Cabinet selection is slower in fermentation but provides a better environment for aging process No. 2. Unfortunately oxygen which passes through the box seems to destroy the delicate bouquet generated by aging process No. 3
In my opinion, the best is the varnished box, or even better, a glass jar with cedar lining. The maturing may be excruciatingly slow, sometimes 15 to 25 years, but you end up with the best results. Glass jars are no longer available but you now have the Millennium porcelain jars or you can improvise your own.

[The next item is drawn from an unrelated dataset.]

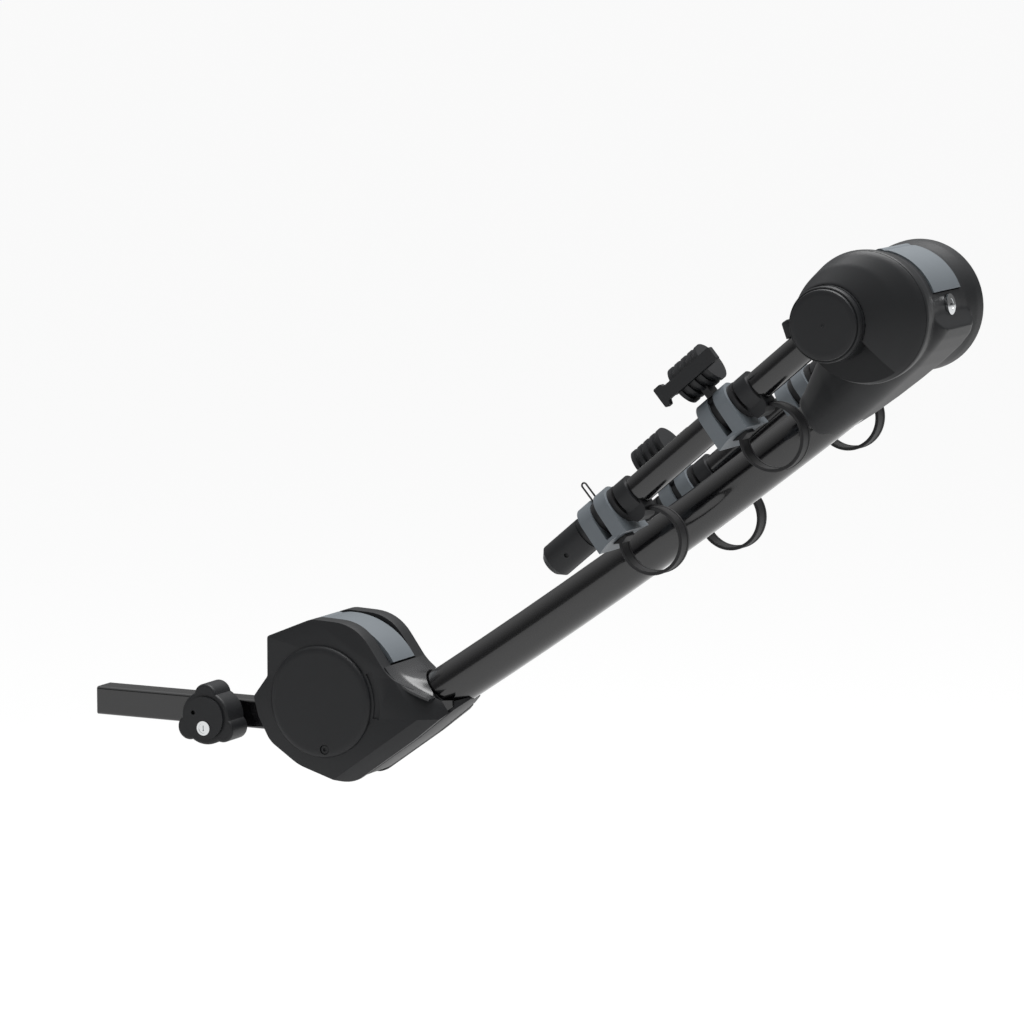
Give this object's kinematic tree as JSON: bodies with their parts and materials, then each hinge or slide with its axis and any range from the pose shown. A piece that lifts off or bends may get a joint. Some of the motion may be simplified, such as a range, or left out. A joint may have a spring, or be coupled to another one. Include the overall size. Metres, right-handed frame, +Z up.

It is a great shame that cigars are not generally available with 10 or 20 years of age, as whiskeys and wines are but there is nothing that you can do except create your own inventory and live long enough to enjoy the final products!
A piece of warning,
poor cigars never age, no matter how hard you try or how long you age them for.
All brands of Havanas will benefit from aging, although differently with the optimum time and results.
Hoyo Double Coronas in dress boxes are quite amicable even when fresh out of the factory. It is no surprise that they score consistently high marks in Cigar Aficionados blind tasting tests, which typically only taste new cigars but they indeed do not age as well as the average Partagas and start to deteriorate as early as 4 to 5 years.
Most Partagas age well, the 898 varnished and the Lonsdales cabinets are the best. The Partagas de Partagas No. 1, the Seleccion Privada No. 1 and the Presidentes also age extremely well but it is a shame that they are only presented in dress boxes. The worst is unquestionably the 898 unvarnished, they never age.